◆ EXERCISE MATERIALS

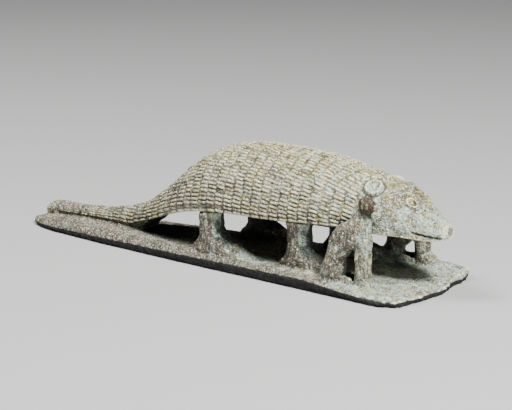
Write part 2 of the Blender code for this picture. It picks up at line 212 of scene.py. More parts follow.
def hash_number(*values):
    """A number from 0 to 1 that looks random but is the same each time."""
    total = sum(value * factor for value, factor in zip(values, (12.9898, 78.233, 37.719)))
    return np.modf(np.abs(np.sin(total) * 43758.5453))[0]


row_place = (1 - abs(share)) * count
row = np.floor(np.clip(row_place, 0, count - 0.001))
row_phase = row_place - row
drift = DRIFT_WAVE * np.sin(row * 0.8 + 2 * left) + DRIFT_CHANCE * (hash_number(row, 3.0 + left) - 0.5)
column_place = (station - FUR_START) / DASH_LENGTH + drift
dash = np.floor(column_place)
dash_phase = column_place - dash
own = row + LEFT_SIDE_NUMBER * left
print("drift of a row: from", round(float(drift.min()), 2), "to", round(float(drift.max()), 2), "of a dash")

# %% [markdown]
# Each dash is a soft-edged pad with a height of its own, and a few are faint, where the fur is worn. The
# tail's fur is lower. The slant shifts each dash down as it runs forward.

# %% How high each dash stands
GROOVE_SHARE, NOTCH_SHARE = 0.36, 0.15
LEAST_NOTCH, MORE_NOTCH = 0.6, 0.9
LEAST_HEIGHT, MORE_HEIGHT = 0.62, 0.5
FAINT_DASHES, FAINT_HEIGHT = 0.07, 0.35
TAIL_HEIGHT, BODY_MORE_HEIGHT = 0.42, 0.58
TAIL_RISE_START, TAIL_RISE_END = -80, -48
FRONT_FADE, TAIL_FADE = 0.7, 5
SLANT = 0.42


def pad(phase, edge):
    """A flat-topped bump over one repeat, with soft edges that take that share of it."""
    return blend(0.0, edge, np.minimum(phase, 1 - phase))


tallness = LEAST_HEIGHT + MORE_HEIGHT * hash_number(dash, own, 5.0)
faint = np.where(hash_number(dash, own, 11.0) < FAINT_DASHES, FAINT_HEIGHT, 1.0)
notch = NOTCH_SHARE * (LEAST_NOTCH + MORE_NOTCH * hash_number(dash, own, 8.0))
fur = pad(row_phase, GROOVE_SHARE) * blend(0.0, notch, np.minimum(dash_phase, 1 - dash_phase))
fur = fur * tallness * faint
tail_fade = TAIL_HEIGHT + BODY_MORE_HEIGHT * blend(TAIL_RISE_START, TAIL_RISE_END, station)
front_fade = 1 - blend(FUR_END - FRONT_FADE, FUR_END, station)
edge_fade = front_fade * blend(FUR_START, FUR_START + TAIL_FADE, station)
fur = fur * edge_fade * ~on_belly
room = np.minimum(1, np.minimum(row_place, count - row_place))
slip = SLANT * (dash_phase - 0.5) * room / count * edge_fade
share = share + np.sign(share) * slip
print("fur:", FUR_COLUMNS, "columns,", round(DASH_LENGTH, 2), "mm a dash, mean height",
      round(float(fur[~on_belly].mean()), 2))

# %% [markdown]
# ## Wrapping the sheet
# Each point of the sheet has a station along the body and a share of the way round. The first part of the
# way round is the arch from hem to hem over the spine, and the rest is the belly, which is hollowed a
# little behind the hem. On the tail the belly sinks into the plate, because the real tail is cast onto it.
# At the crown the columns are swept forward, as the fur's edge comes to a low peak between the ears.

# %% Where each point of the sheet goes
FUR_PEAK = 7.0
PEAK_SHARE = 0.34
SWEEP_START, SWEEP_END = 50.0, 110.0
HEM_THICKNESS = 2.4
BELLY_LIFT = 1.4
TAIL_SINK = 3.6
TAIL_ON_PLATE_END, BELLY_FREE_START = -58.0, -44.0
TIP_ROUND = 3.6
BELLY_PLACES = (0, 0.14, 0.3, 0.7, 0.86, 1)
BELLY_LIFT_END = 96
TIP_CURVE, LEAST_TIP = 2.4, 0.02


def sweep(station, share):
    """How far the fur's columns are drawn forward over the crown."""
    peak = blend(SWEEP_START, FUR_END, station) * (1 - blend(FUR_END, SWEEP_END, station))
    return FUR_PEAK * peak * (1 - blend(0, PEAK_SHARE, abs(share)))


def on_skin(station, share):
    """The point of the plain skin at a station and a share of the way round."""
    middle, rise, half, hem, turn = section(station)
    return np.stack((station + sweep(station, share), half * np.sin(share * turn),
                     middle + rise * np.cos(share * turn)), -1)


middle, rise, half, hem, turn = section(station)
skin_place = on_skin(station, share)
side = half * np.sin(turn)
thin = np.minimum(HEM_THICKNESS, 0.3 * half)
on_plate = 1 - blend(TAIL_ON_PLATE_END, BELLY_FREE_START, station)
lift_fade = 1 - blend(FUR_END, BELLY_LIFT_END, station)
lift = BELLY_LIFT * blend(BELLY_FREE_START, 0, station) * lift_fade
belly_side = np.interp(under, BELLY_PLACES, (1, 1, 0.62, -0.62, -1, -1))
belly_thin = np.interp(under, BELLY_PLACES, (0, -1, -0.62, 0.62, 1, 0))
belly_lift = np.interp(under, BELLY_PLACES, (0, 0.3, 1, 1, 0.3, 0))
belly_sink = np.interp(under, BELLY_PLACES, (0, 1, 1, 1, 1, 0)) * (hem - TAIL_SINK) * on_plate
along = np.where(on_belly, station, skin_place[:, 0])
across = np.where(on_belly, side * belly_side + thin * belly_thin, skin_place[:, 1])
up = np.where(on_belly, hem + lift * belly_lift - belly_sink, skin_place[:, 2])
to_tip = np.clip((TAIL_TIP + TIP_ROUND - station) / TIP_ROUND, 0, 1)
tip = np.sqrt(np.clip(1 - to_tip ** TIP_CURVE, LEAST_TIP, 1))
tip_middle = (follow(SPINE, TAIL_TIP) + TAIL_SINK) / 2
across = across * tip
up = tip_middle + (up - tip_middle) * tip
print("wrapped:", round(float(up.max()), 1), "mm high before carving")

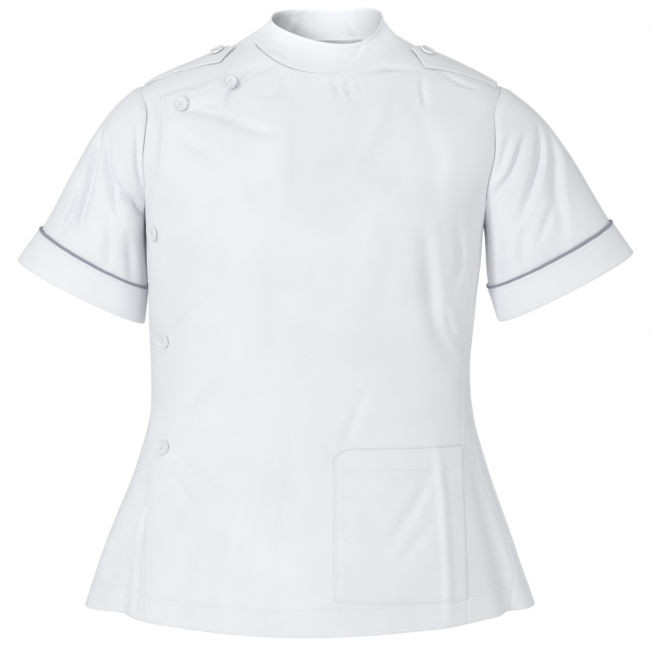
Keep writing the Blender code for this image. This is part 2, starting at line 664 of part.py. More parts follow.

◆ AIM
Reproduce each line of the material above precisely.

◆ TASK ANSWER
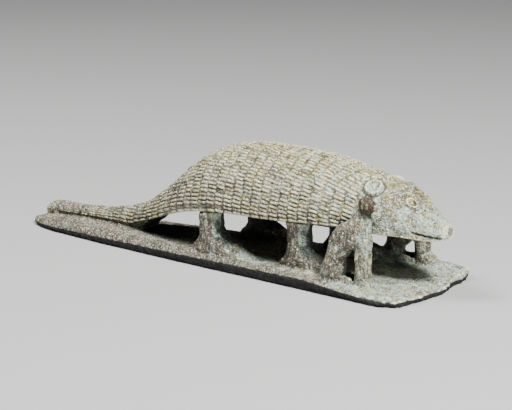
Write part 2 of the Blender code for this picture. It picks up at line 212 of scene.py. More parts follow.
def hash_number(*values):
    """A number from 0 to 1 that looks random but is the same each time."""
    total = sum(value * factor for value, factor in zip(values, (12.9898, 78.233, 37.719)))
    return np.modf(np.abs(np.sin(total) * 43758.5453))[0]


row_place = (1 - abs(share)) * count
row = np.floor(np.clip(row_place, 0, count - 0.001))
row_phase = row_place - row
drift = DRIFT_WAVE * np.sin(row * 0.8 + 2 * left) + DRIFT_CHANCE * (hash_number(row, 3.0 + left) - 0.5)
column_place = (station - FUR_START) / DASH_LENGTH + drift
dash = np.floor(column_place)
dash_phase = column_place - dash
own = row + LEFT_SIDE_NUMBER * left
print("drift of a row: from", round(float(drift.min()), 2), "to", round(float(drift.max()), 2), "of a dash")

# %% [markdown]
# Each dash is a soft-edged pad with a height of its own, and a few are faint, where the fur is worn. The
# tail's fur is lower. The slant shifts each dash down as it runs forward.

# %% How high each dash stands
GROOVE_SHARE, NOTCH_SHARE = 0.36, 0.15
LEAST_NOTCH, MORE_NOTCH = 0.6, 0.9
LEAST_HEIGHT, MORE_HEIGHT = 0.62, 0.5
FAINT_DASHES, FAINT_HEIGHT = 0.07, 0.35
TAIL_HEIGHT, BODY_MORE_HEIGHT = 0.42, 0.58
TAIL_RISE_START, TAIL_RISE_END = -80, -48
FRONT_FADE, TAIL_FADE = 0.7, 5
SLANT = 0.42


def pad(phase, edge):
    """A flat-topped bump over one repeat, with soft edges that take that share of it."""
    return blend(0.0, edge, np.minimum(phase, 1 - phase))


tallness = LEAST_HEIGHT + MORE_HEIGHT * hash_number(dash, own, 5.0)
faint = np.where(hash_number(dash, own, 11.0) < FAINT_DASHES, FAINT_HEIGHT, 1.0)
notch = NOTCH_SHARE * (LEAST_NOTCH + MORE_NOTCH * hash_number(dash, own, 8.0))
fur = pad(row_phase, GROOVE_SHARE) * blend(0.0, notch, np.minimum(dash_phase, 1 - dash_phase))
fur = fur * tallness * faint
tail_fade = TAIL_HEIGHT + BODY_MORE_HEIGHT * blend(TAIL_RISE_START, TAIL_RISE_END, station)
front_fade = 1 - blend(FUR_END - FRONT_FADE, FUR_END, station)
edge_fade = front_fade * blend(FUR_START, FUR_START + TAIL_FADE, station)
fur = fur * edge_fade * ~on_belly
room = np.minimum(1, np.minimum(row_place, count - row_place))
slip = SLANT * (dash_phase - 0.5) * room / count * edge_fade
share = share + np.sign(share) * slip
print("fur:", FUR_COLUMNS, "columns,", round(DASH_LENGTH, 2), "mm a dash, mean height",
      round(float(fur[~on_belly].mean()), 2))

# %% [markdown]
# ## Wrapping the sheet
# Each point of the sheet has a station along the body and a share of the way round. The first part of the
# way round is the arch from hem to hem over the spine, and the rest is the belly, which is hollowed a
# little behind the hem. On the tail the belly sinks into the plate, because the real tail is cast onto it.
# At the crown the columns are swept forward, as the fur's edge comes to a low peak between the ears.

# %% Where each point of the sheet goes
FUR_PEAK = 7.0
PEAK_SHARE = 0.34
SWEEP_START, SWEEP_END = 50.0, 110.0
HEM_THICKNESS = 2.4
BELLY_LIFT = 1.4
TAIL_SINK = 3.6
TAIL_ON_PLATE_END, BELLY_FREE_START = -58.0, -44.0
TIP_ROUND = 3.6
BELLY_PLACES = (0, 0.14, 0.3, 0.7, 0.86, 1)
BELLY_LIFT_END = 96
TIP_CURVE, LEAST_TIP = 2.4, 0.02


def sweep(station, share):
    """How far the fur's columns are drawn forward over the crown."""
    peak = blend(SWEEP_START, FUR_END, station) * (1 - blend(FUR_END, SWEEP_END, station))
    return FUR_PEAK * peak * (1 - blend(0, PEAK_SHARE, abs(share)))


def on_skin(station, share):
    """The point of the plain skin at a station and a share of the way round."""
    middle, rise, half, hem, turn = section(station)
    return np.stack((station + sweep(station, share), half * np.sin(share * turn),
                     middle + rise * np.cos(share * turn)), -1)


middle, rise, half, hem, turn = section(station)
skin_place = on_skin(station, share)
side = half * np.sin(turn)
thin = np.minimum(HEM_THICKNESS, 0.3 * half)
on_plate = 1 - blend(TAIL_ON_PLATE_END, BELLY_FREE_START, station)
lift_fade = 1 - blend(FUR_END, BELLY_LIFT_END, station)
lift = BELLY_LIFT * blend(BELLY_FREE_START, 0, station) * lift_fade
belly_side = np.interp(under, BELLY_PLACES, (1, 1, 0.62, -0.62, -1, -1))
belly_thin = np.interp(under, BELLY_PLACES, (0, -1, -0.62, 0.62, 1, 0))
belly_lift = np.interp(under, BELLY_PLACES, (0, 0.3, 1, 1, 0.3, 0))
belly_sink = np.interp(under, BELLY_PLACES, (0, 1, 1, 1, 1, 0)) * (hem - TAIL_SINK) * on_plate
along = np.where(on_belly, station, skin_place[:, 0])
across = np.where(on_belly, side * belly_side + thin * belly_thin, skin_place[:, 1])
up = np.where(on_belly, hem + lift * belly_lift - belly_sink, skin_place[:, 2])
to_tip = np.clip((TAIL_TIP + TIP_ROUND - station) / TIP_ROUND, 0, 1)
tip = np.sqrt(np.clip(1 - to_tip ** TIP_CURVE, LEAST_TIP, 1))
tip_middle = (follow(SPINE, TAIL_TIP) + TAIL_SINK) / 2
across = across * tip
up = tip_middle + (up - tip_middle) * tip
print("wrapped:", round(float(up.max()), 1), "mm high before carving")

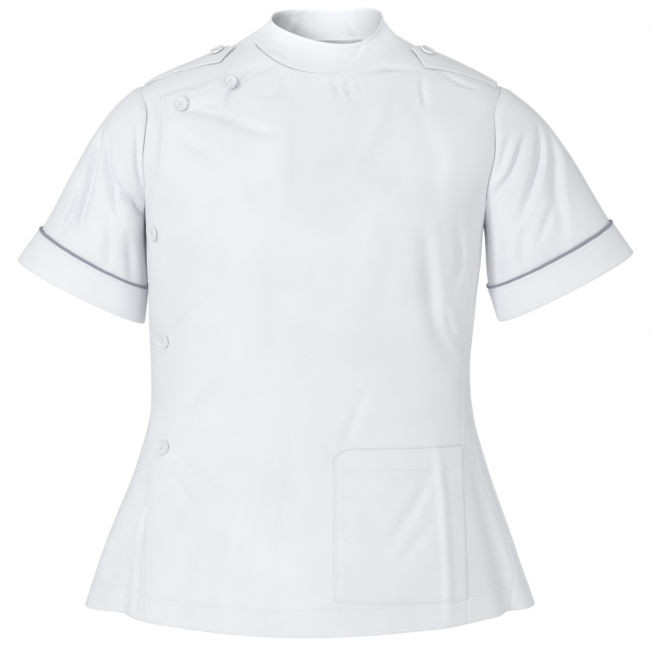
Keep writing the Blender code for this image. This is part 2, starting at line 664 of part.py. More parts follow.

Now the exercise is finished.